There are benefits in getting the latest vanilla version, though there are more cons than pros when compared to using apt and dpkg to get and build the source. Provided one is available, some of the benefits of using the source package from the repositories are:

  1. The source code you will be editing will be for the same version as the package you have installed.
  2. The source will have all the patches as applied by the distribution’s authors. Some of these patches are sometimes extra functionality which would be lost if you use the vanilla source code.
  3. The package version and patches from the distribution is what was tested within that environment.
  4. You are building a .deb package file, which can be installed and/or added to a repository to easily use on multiple installations
  5. When using a .deb file you can benefit from the dependency management
  6. Having a .deb you can control how new versions of the package are handled (like preventing new installations, safely overriding with new versions, etc.)
  7. By having a .deb it’s easy to remove the package and install the original again

Points 4 to 7 are also possible to achieve when downloading the vanilla source, though requires many more steps and is far more complicated than the technique I’m describing in this post.

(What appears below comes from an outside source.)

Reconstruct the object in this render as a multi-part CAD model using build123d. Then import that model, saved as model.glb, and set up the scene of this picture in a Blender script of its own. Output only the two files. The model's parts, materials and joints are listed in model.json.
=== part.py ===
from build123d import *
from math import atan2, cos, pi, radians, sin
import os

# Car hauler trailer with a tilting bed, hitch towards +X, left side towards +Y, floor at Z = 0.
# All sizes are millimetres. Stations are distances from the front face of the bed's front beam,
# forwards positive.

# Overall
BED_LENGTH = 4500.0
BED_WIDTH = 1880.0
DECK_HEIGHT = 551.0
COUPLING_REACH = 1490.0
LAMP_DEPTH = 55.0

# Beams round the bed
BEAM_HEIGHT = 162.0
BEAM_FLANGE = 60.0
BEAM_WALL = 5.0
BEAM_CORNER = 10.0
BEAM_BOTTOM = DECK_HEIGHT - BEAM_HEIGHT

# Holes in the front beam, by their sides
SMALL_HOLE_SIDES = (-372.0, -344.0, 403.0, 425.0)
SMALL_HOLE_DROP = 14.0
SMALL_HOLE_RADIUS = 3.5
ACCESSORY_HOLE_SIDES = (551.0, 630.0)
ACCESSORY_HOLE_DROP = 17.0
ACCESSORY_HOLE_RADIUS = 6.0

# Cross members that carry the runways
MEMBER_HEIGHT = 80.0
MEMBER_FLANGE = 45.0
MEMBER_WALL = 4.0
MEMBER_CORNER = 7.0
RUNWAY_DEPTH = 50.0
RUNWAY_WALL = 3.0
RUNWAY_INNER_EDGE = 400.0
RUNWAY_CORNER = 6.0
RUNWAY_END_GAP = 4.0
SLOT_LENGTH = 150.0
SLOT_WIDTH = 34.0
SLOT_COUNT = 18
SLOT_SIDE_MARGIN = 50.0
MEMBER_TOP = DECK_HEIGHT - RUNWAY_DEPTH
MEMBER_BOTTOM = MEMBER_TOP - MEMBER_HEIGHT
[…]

Above all of these benefits, the biggest reason of all why I like to follow this approach when hacking the source of packages from my installations, is definitely the simplicity of it. When summarized, it all comes down to 3 commands I’ll list in the conclusion of this post.

Getting the Source

Before you can start building you need to prepare your environment for it. Run the following command to install the necessary packages:

quintin:~$ sudo apt-get install build-essential fakeroot dpkg-dev

So, for all the examples I’ll be using blueproximity as the package to be built. It’s a python script, so you don’t really need to download separate source code to modify it. Though to demonstrate this technique I figured it’s a good candidate given it’s small size and simple structure.

So to get the source, I’ll make a directory called src and change into it.

quintin:~$ mkdir src
quintin:~$ cd src/

Then instruct apt to download the source code for the project named blueproximity.

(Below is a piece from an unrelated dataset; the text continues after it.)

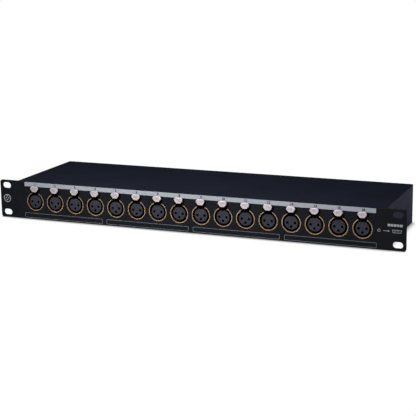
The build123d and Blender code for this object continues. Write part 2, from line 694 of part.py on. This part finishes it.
jackscrew_places = [
    (side + end * DSUB_SCREW_SPACING / 2, DSUB_Z) for side in (-BOARD_X, BOARD_X) for end in (-1, 1)
]
with BuildPart() as dsub_jackscrews:
    with BuildSketch(front_plane(CHASSIS_REAR)):
        with Locations(*jackscrew_places):
            hexagon(JACKSCREW_FLATS)
    extrude(amount=-JACKSCREW_HEX_LENGTH)
    with BuildSketch(front_plane(CHASSIS_REAR)):
        with Locations(*jackscrew_places):
            Circle(JACKSCREW_SHANK)
    extrude(amount=CHASSIS_REAR - JACKSCREW_SHANK_END)
    with BuildSketch(front_plane(CHASSIS_REAR + JACKSCREW_HEX_LENGTH)):
        with Locations(*jackscrew_places):
            Circle(JACKSCREW_THREAD)
    extrude(amount=JACKSCREW_HEX_LENGTH, mode=Mode.SUBTRACT)
save(dsub_jackscrews.part, "dsub_jackscrews")
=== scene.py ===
import json
from math import cos, pi, radians, sin

import bmesh
import bpy
from mathutils import Matrix, Vector


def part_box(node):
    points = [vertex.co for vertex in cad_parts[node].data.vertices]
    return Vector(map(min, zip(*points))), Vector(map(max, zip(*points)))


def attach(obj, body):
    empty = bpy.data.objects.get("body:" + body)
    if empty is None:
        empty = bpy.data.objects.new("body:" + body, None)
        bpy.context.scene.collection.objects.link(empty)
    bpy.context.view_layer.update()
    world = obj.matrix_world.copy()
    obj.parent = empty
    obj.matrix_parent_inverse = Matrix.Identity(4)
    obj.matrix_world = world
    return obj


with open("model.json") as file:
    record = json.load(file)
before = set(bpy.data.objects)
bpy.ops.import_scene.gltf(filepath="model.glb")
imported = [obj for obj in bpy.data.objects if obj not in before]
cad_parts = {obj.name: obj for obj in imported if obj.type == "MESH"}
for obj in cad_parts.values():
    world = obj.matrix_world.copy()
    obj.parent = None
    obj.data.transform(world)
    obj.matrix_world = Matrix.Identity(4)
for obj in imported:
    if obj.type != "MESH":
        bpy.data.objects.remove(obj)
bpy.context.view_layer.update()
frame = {"nodes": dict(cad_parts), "record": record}

MM = 0.001
SOCKETS = 16
nodes = frame["nodes"]
record = frame["record"]


# ---- places read from the frame ----

def centre(node):
    """Middle of a CAD node's box."""
    low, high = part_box(node)
    return (low + high) / 2


panel_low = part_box("front_panel")[0]
strip_low, strip_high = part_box("label_strip")
tray_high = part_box("chassis_tray")[1]
PANEL_FACE = panel_low.y
STRIP_FACE = strip_low.y
REAR_FACE = tray_high.y
socket_xs = [centre(f"xlr_housing_{n:02d}").x for n in range(1, SOCKETS + 1)]
PRINT_X = (strip_low.x + strip_high.x) / 2
PRINT_LIFT = 0.03 * MM
PRINT_SINK = 0.02 * MM
DIGIT_SHIFT = 0.7 * MM
WHITE = (1, 1, 1)


# ---- materials ----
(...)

quintin:~/src$ apt-get source blueproximity
Reading package lists... Done
Building dependency tree
Reading state information... Done
Need to get 309kB of source archives.
Get:1 http://repo/ubuntu/ lucid/universe blueproximity 1.2.5-4 (dsc) [1,377B]
Get:2 http://repo/ubuntu/ lucid/universe blueproximity 1.2.5-4 (tar) [301kB]
Get:3 http://repo/ubuntu/ lucid/universe blueproximity 1.2.5-4 (diff) [6,857B]
Fetched 309kB in 9s (32.6kB/s)
gpgv: Signature made Mon 24 Aug 2009 00:52:04 SAST using DSA key ID 7ADF9466
gpgv: Can't check signature: public key not found
dpkg-source: warning: failed to verify signature on ./blueproximity_1.2.5-4.dsc
dpkg-source: info: extracting blueproximity in blueproximity-1.2.5
dpkg-source: info: unpacking blueproximity_1.2.5.orig.tar.gz
dpkg-source: info: applying blueproximity_1.2.5-4.diff.gz

As you can see, apt

  1. Downloaded the source tarball blueproximity-1.2.5.orig.tar.gz
  2. Downloaded a patch file blueproximity_1.2.5-4.diff.gz.
  3. It extracted the source code into a directory blueproximity-1.2.5.
  4. And then applied the patch to this directory.

At this stage the source is ready for editing.

Building the Source

In order for your build to complete successfully you might need some development dependencies. These are usually the header files or link libraries, and often named after the package with a -dev suffix. Apt can install anything needed to build a specific package using the build-dep command.

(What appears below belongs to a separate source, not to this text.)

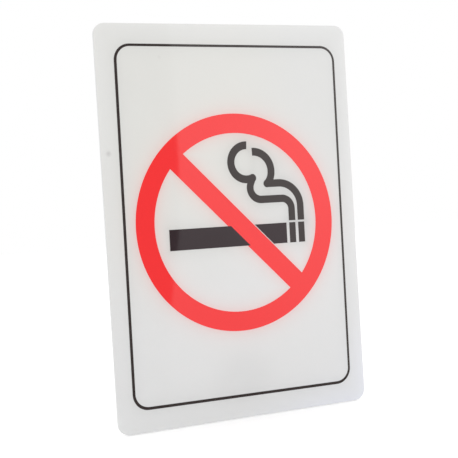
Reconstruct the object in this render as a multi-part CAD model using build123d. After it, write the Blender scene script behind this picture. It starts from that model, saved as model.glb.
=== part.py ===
from build123d import *
import math
import os

# A no smoking sign: one flat plastic plate with a rounded outline, printed on its face in red and black.
# Sizes are in mm. +Z is up, the printed face looks along -Y, and the flat back lies on Y = 0.
# The origin is the middle of the back face, where the sign is fixed to a wall or a door.
# Each field of colour is a solid of its own, as thin as ink, that lies face to face on the plate.

# Plate
plate_width = 177.8
plate_height = 254.0
plate_thickness = 2.0
plate_corner_radius = 7.3
plate_edge_radius = 0.3

# Print as a whole: how far it landed from the plate's middle, and how far it is turned clockwise
film_thickness = 0.05
print_shift_right = 0.84
print_shift_up = 0.09
print_turn = 0.47

# Black border line, its margins measured from the plate's edges to the line's outer edge.
# Its opening landed a little to the right and high, so the line is heavier at the left and below.
border_side_margin = 10.45
border_end_margin = 13.25
border_line_width = 1.7
border_corner_radius = 10.45
border_hole_right = 0.14
border_hole_up = 0.14

# Red ring and its slash, which falls from the upper left to the lower right
ring_border_clearance = 6.53
ring_band_width = 12.52
ring_drop = 0.69
slash_width = 13.05
slash_angle = 45.0
slash_shift = 0.06

# Black print beside the slash: it laps over the lower edge and leaves a bare hairline at the upper one
black_lap = 1.45
black_hairline = 0.52

# Picture of the cigarette and its smoke. Its places are measured from the ring's centre.
# The whole picture is fitted into the ring's hole, which leaves this much of the hole bare round it.
picture_clearance = 4.72

# Cigarette
cigarette_length = 83.6
cigarette_height = 13.33
cigarette_drop = 8.8
cigarette_tip = 35.55
ember_width = 4.62
ember_gap = 2.06

# Smoke
smoke_gap = 1.33
smoke_width = 4.87
loop_width = 5.08
loop_opening = 3.8

# Inner smoke stroke, from the ember up: leg, bend, run, hook, nose and open loop
inner_bend_radius = 6.85
inner_run_height = 13.95
inner_hook_x = 18.05
inner_hook_radius = 7.8
inner_hook_turn = 115.0
inner_nose_radius = 2.65
inner_loop_x = 8.36
inner_loop_z = 38.45
inner_loop_radius = 11.05
inner_loop_end = -69.0

# Outer smoke stroke, from the ember up: leg, bend, run, elbow and open loop, placed from the inner loop
outer_bend_radius = 15.4
outer_elbow_in = 2.7
outer_elbow_drop = 3.75
outer_loop_right = 4.92
outer_loop_drop = 6.1
outer_loop_radius = 12.85
outer_loop_start = 92.0
outer_loop_end = -20.0

# Worked out from the sizes above
border_width = plate_width - 2 * border_side_margin
border_height = plate_height - 2 * border_end_margin
border_hole_width = border_width - 2 * border_line_width
border_hole_height = border_height - 2 * border_line_width
ring_outer_radius = min(border_hole_width, border_hole_height) / 2 - ring_border_clearance
ring_hole_radius = ring_outer_radius - ring_band_width
cigarette_top = cigarette_height / 2 - cigarette_drop
cigarette_bottom = cigarette_top - cigarette_height
smoke_foot = cigarette_top + smoke_gap
inner_leg_x = cigarette_tip + ember_gap + ember_width / 2
outer_leg_x = inner_leg_x + ember_width + ember_gap
outer_loop_x = inner_loop_x + outer_loop_right
outer_loop_z = inner_loop_z - outer_loop_drop


def bar(left, right, bottom, top):
    """An upright rectangle between two sides, a bottom and a top."""
    return Pos((left + right) / 2, (bottom + top) / 2) * Rectangle(right - left, top - bottom)


def stem(leg_x, run_height, bend_radius, run_left):
    """Centre line of a smoke stroke's lower half: a leg, a quarter bend and a level run to the left."""
    leg = Line((leg_x, smoke_foot), (leg_x, run_height - bend_radius))
    bend = CenterArc((leg_x - bend_radius, run_height - bend_radius), bend_radius, 0, 90)
    run = Line((leg_x - bend_radius, run_height), (run_left, run_height))
    return leg, bend, run


def inner_smoke():
    """The inner stroke: its hook climbs to a round nose, where the open loop starts."""
    outer_end_x = outer_loop_x + outer_loop_radius * math.cos(math.radians(outer_loop_start))
    loop_start = math.degrees(math.acos((outer_end_x - loop_opening - inner_loop_x) / inner_loop_radius))
    loop_size = 360 + inner_loop_end - loop_start
    loop = CenterArc((inner_loop_x, inner_loop_z), inner_loop_radius, loop_start, loop_size)
    nose = loop @ 1
    leg, bend, run = stem(inner_leg_x, inner_run_height, inner_bend_radius, inner_hook_x)
    hook_centre = (inner_hook_x, inner_run_height + inner_hook_radius)
    hook = CenterArc(hook_centre, inner_hook_radius, 270, -inner_hook_turn)
    neck = Line(hook @ 1, nose)
    stroke = trace([leg, bend, run, hook, neck], line_width=smoke_width)
    return stroke + trace([loop], line_width=loop_width) + Pos(nose) * Circle(inner_nose_radius)


def outer_smoke():
    """The outer stroke: its run turns back at a round elbow into the open loop."""
    loop_size = outer_loop_end - outer_loop_start
    loop = CenterArc((outer_loop_x, outer_loop_z), outer_loop_radius, outer_loop_start, loop_size)
    elbow = (loop @ 1) + Vector(-outer_elbow_in, -outer_elbow_drop)
    heel = TangentArc(loop @ 1, elbow, tangent=loop % 1)
    leg, bend, run = stem(outer_leg_x, elbow.Y, outer_bend_radius, elbow.X)
    stroke = trace([leg, bend, run], line_width=smoke_width)
    return stroke + trace([loop, heel], line_width=loop_width) + Pos(elbow) * Circle(loop_width / 2)


def ember(leg_x):
    """One bar of the cigarette's burning end, under the leg of its smoke."""
    return bar(leg_x - ember_width / 2, leg_x + ember_width / 2, cigarette_bottom, cigarette_top)


def picture_reach():
    """How far the picture's corners and loops lie from the ring's centre, before it is fitted."""
    ember_corner = math.hypot(outer_leg_x + ember_width / 2, cigarette_bottom)
    cigarette_corner = math.hypot(cigarette_tip - cigarette_length, cigarette_bottom)
    inner_loop = math.hypot(inner_loop_x, inner_loop_z) + inner_loop_radius + loop_width / 2
    outer_loop = math.hypot(outer_loop_x, outer_loop_z) + outer_loop_radius + loop_width / 2
    return max(ember_corner, cigarette_corner, inner_loop, outer_loop)


def fitted(sketch):
    """The picture's fields, enlarged or reduced as one to fill the ring's hole less its clearance."""
    return scale(sketch, by=(ring_hole_radius - picture_clearance) / picture_reach(), about=(0, 0, 0))


def cigarette():
    """The cigarette's two ends, left and right of the band that the slash keeps clear."""
    band_low = slash_shift - slash_width / 2 + black_lap
    band_high = slash_shift + slash_width / 2 + black_hairline
    band = Rot(0, 0, -slash_angle) * bar(-ring_outer_radius, ring_outer_radius, band_low, band_high)
    body = bar(cigarette_tip - cigarette_length, cigarette_tip, cigarette_bottom, cigarette_top)
    return (fitted(body) - band).faces().sort_by(Axis.X)


def ring_and_slash(black):
    """The red ring with its slash, cut back where the black is printed over it."""
    ring = Circle(ring_outer_radius) - Circle(ring_hole_radius)
    mid_radius = (ring_outer_radius + ring_hole_radius) / 2
    half_length = math.sqrt(mid_radius**2 - (abs(slash_shift) + slash_width / 2) ** 2)
    slash = bar(-half_length, half_length, slash_shift - slash_width / 2, slash_shift + slash_width / 2)
    return ring + Rot(0, 0, -slash_angle) * slash - black


def border():
    """The black line round the sign."""
    outline = RectangleRounded(border_width, border_height, border_corner_radius)
    hole_radius = border_corner_radius - border_line_width
    hole = RectangleRounded(border_hole_width, border_hole_height, hole_radius)
    return outline - Pos(border_hole_right, border_hole_up) * hole


def plate():
    """The plate, with a rounded outline and edges that are broken all round."""
    outline = Plane.XZ * RectangleRounded(plate_width, plate_height, plate_corner_radius)
    blank = extrude(outline, plate_thickness, dir=(0, -1, 0))
    rims = blank.faces().filter_by(Axis.Y).edges()
    return fillet(rims, plate_edge_radius)


def printed(sketch, drop=0.0):
    """A field of colour as a thin solid on the plate's face, drop mm under the print's middle."""
    face = Plane.XZ * Pos(print_shift_right, print_shift_up, plate_thickness) * Rot(0, 0, -print_turn)
    return extrude(face * Pos(0, -drop) * sketch, film_thickness, dir=(0, -1, 0))


def main():
    cigarette_left, cigarette_right = cigarette()
    parts = {
        "plate": plate(),
        "border_line": printed(border()),
        "prohibition_ring": printed(ring_and_slash(cigarette_left), ring_drop),
        "cigarette_left": printed(cigarette_left, ring_drop),
        "cigarette_right": printed(cigarette_right, ring_drop),
        "ember_inner": printed(fitted(ember(inner_leg_x)), ring_drop),
        "ember_outer": printed(fitted(ember(outer_leg_x)), ring_drop),
        "smoke_inner": printed(fitted(inner_smoke()), ring_drop),
        "smoke_outer": printed(fitted(outer_smoke()), ring_drop),
    }
    os.makedirs("parts", exist_ok=True)
    for node, shape in parts.items():
        shape.label = node
        export_step(shape, os.path.join("parts", node + ".step"))


main()
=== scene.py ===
import math

import bpy
from bpy.props import FloatProperty, FloatVectorProperty, PointerProperty
from mathutils import Matrix, Vector


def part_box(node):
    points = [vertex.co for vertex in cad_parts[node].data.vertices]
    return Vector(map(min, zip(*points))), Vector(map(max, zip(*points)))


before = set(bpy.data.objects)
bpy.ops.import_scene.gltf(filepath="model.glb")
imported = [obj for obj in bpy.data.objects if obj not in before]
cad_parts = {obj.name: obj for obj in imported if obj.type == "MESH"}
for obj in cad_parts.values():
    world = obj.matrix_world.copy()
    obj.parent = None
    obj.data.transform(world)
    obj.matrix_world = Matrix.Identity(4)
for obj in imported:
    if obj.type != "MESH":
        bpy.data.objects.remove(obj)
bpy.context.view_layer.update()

bl_info = {
    "name": "No smoking sign",
    "version": (1, 0, 0),
    "blender": (4, 5, 0),
    "location": "3D View > Sidebar > Sign",
    "description": "Finishes a packed no smoking sign and sets it on a pale studio stage",
    "category": "Object",
}

MM = 0.001
WHITE = (1.0, 1.0, 1.0)

# The plate's outline and face
PLATE_LOW, PLATE_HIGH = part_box("plate")
PLATE_CORNER = 7.3 * MM

# The print's own frame: its middle on the plate, and how far it is turned clockwise
BORDER_LOW, BORDER_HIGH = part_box("border_line")
PRINT_X = (BORDER_LOW.x + BORDER_HIGH.x) / 2
PRINT_Z = (BORDER_LOW.z + BORDER_HIGH.z) / 2
PRINT_TURN = math.radians(0.47)

# Fields of print, in the print's frame: half sizes, radii and places
BORDER_HALF_WIDTH = 78.45 * MM
BORDER_HALF_HEIGHT = 113.75 * MM
BORDER_LINE = 1.7 * MM
BORDER_CORNER = 10.45 * MM
RING_DROP = 0.69 * MM
RING_OUTER = 70.22 * MM
RING_HOLE = 57.7 * MM
SLASH_WIDTH = 13.05 * MM
# Cosine and sine of the slash's 45 degrees
DIAGONAL = math.sqrt(0.5)

# Black print: the broad cigarette, and the thin strokes, whose ink is a little paler
CIGARETTE_NODES = ("cigarette_left", "cigarette_right")
STROKE_NODES = ("border_line", "ember_inner", "ember_outer", "smoke_inner", "smoke_outer")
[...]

To make sure we have all these dependencies for building blueproximity, we run:

quintin:~/src$ sudo apt-get build-dep blueproximity
Reading package lists... Done
Building dependency tree
Reading state information... Done
0 upgraded, 0 newly installed, 0 to remove and 0 not upgraded.

In my case these wasn’t any build dependencies needed, and thus nothing was installed.

Once you’re happy with your changes and want to build the .deb file, you simply need to

  1. Change into the root of the extracted project source code
    quintin:~/src$ cd blueproximity-1.2.5
  2. And run the build.
    quintin:~/src/blueproximity-1.2.5$ dpkg-buildpackage -rfakeroot -uc -b
    [truncated output]
    dpkg-deb: building package `blueproximity'
    in `../blueproximity_1.2.5-4_all.deb'.
    dpkg-deb: warning: ignoring 1 warnings about the control file(s)
    
    dpkg-genchanges -b >../blueproximity_1.2.5-4_i386.changes
    dpkg-genchanges: binary-only upload - not including any source code
    dpkg-buildpackage: binary only upload (no source included)

You’ll see a lot of output which I truncated here. The result will be one or more .deb files in the directory where you downloaded the source (in the example, the one named src).

Conclusion

As you can see, there is very little needed to get a package’s source code and build a .deb from it. I’ve done this a few times, and all the packages I’ve modified I’ve added to a repository of my own, and have found this approach to work very well for integrating my changes into the existing system as seamlessly as possible.

There are basically 3 commands needed to build a package from source (excluding setting up your environment for this). These are:

apt-get source [package name]
apt-get build-dep [package name]
dpkg-buildpackage -rfakeroot -uc -b

The first 2 commands you would run in a dedicated directory created for this purpose. The first command will then create a sub directory where it extracts the source code to. It’s in this sub directory where you would run the last command. The first 2 commands you would also only need to run once. The last command you can run each time you want to build a package from the same source code, perhaps when making changes for a second or third time.

It’s really that simple.

So Why Love Linux? Because apt opens up a very easy way of customizing your system at as low a level as the source code.